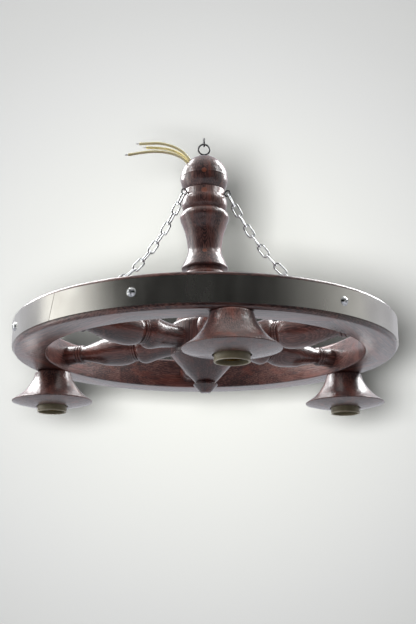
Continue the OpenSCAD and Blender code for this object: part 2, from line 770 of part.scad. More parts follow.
hang_link();
tie_rod();
rod_washer();
rod_nut();
ball();
collar();
column();
pedestal();
hub();
cone_cap();
finial_knob();
felloe(1);  // felloe_1
felloe(2);  // felloe_2
felloe(3);  // felloe_3
felloe(4);  // felloe_4
felloe(5);  // felloe_5
felloe(6);  // felloe_6
tyre();
tyre_screws();
spoke(1);  // spoke_1
spoke(2);  // spoke_2
spoke(3);  // spoke_3
spoke(4);  // spoke_4
spoke(5);  // spoke_5
spoke(6);  // spoke_6
lamp_cup(1);  // lamp_cup_1
lamp_cup(2);  // lamp_cup_2
lamp_cup(3);  // lamp_cup_3
nipple(1);  // nipple_1
nipple(2);  // nipple_2
nipple(3);  // nipple_3
holder_cap(1);  // holder_cap_1
holder_cap(2);  // holder_cap_2
holder_cap(3);  // holder_cap_3
holder_insert(1);  // holder_insert_1
holder_insert(2);  // holder_insert_2
holder_insert(3);  // holder_insert_3
holder_skirt(1);  // holder_skirt_1
holder_skirt(2);  // holder_skirt_2
holder_skirt(3);  // holder_skirt_3
thread_shell(1);  // thread_shell_1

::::

Your task is to quote the listing above word for word.

**In response:**
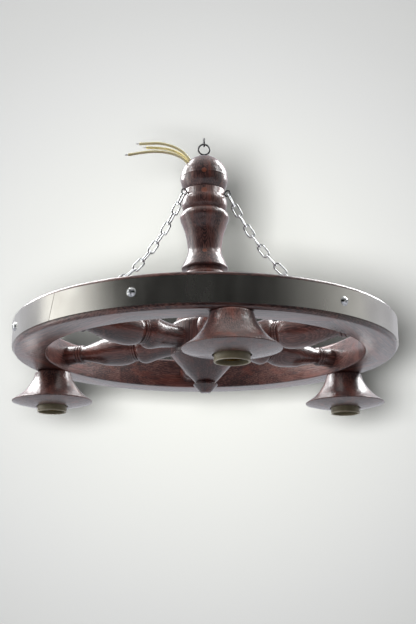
Continue the OpenSCAD and Blender code for this object: part 2, from line 770 of part.scad. More parts follow.
hang_link();
tie_rod();
rod_washer();
rod_nut();
ball();
collar();
column();
pedestal();
hub();
cone_cap();
finial_knob();
felloe(1);  // felloe_1
felloe(2);  // felloe_2
felloe(3);  // felloe_3
felloe(4);  // felloe_4
felloe(5);  // felloe_5
felloe(6);  // felloe_6
tyre();
tyre_screws();
spoke(1);  // spoke_1
spoke(2);  // spoke_2
spoke(3);  // spoke_3
spoke(4);  // spoke_4
spoke(5);  // spoke_5
spoke(6);  // spoke_6
lamp_cup(1);  // lamp_cup_1
lamp_cup(2);  // lamp_cup_2
lamp_cup(3);  // lamp_cup_3
nipple(1);  // nipple_1
nipple(2);  // nipple_2
nipple(3);  // nipple_3
holder_cap(1);  // holder_cap_1
holder_cap(2);  // holder_cap_2
holder_cap(3);  // holder_cap_3
holder_insert(1);  // holder_insert_1
holder_insert(2);  // holder_insert_2
holder_insert(3);  // holder_insert_3
holder_skirt(1);  // holder_skirt_1
holder_skirt(2);  // holder_skirt_2
holder_skirt(3);  // holder_skirt_3
thread_shell(1);  // thread_shell_1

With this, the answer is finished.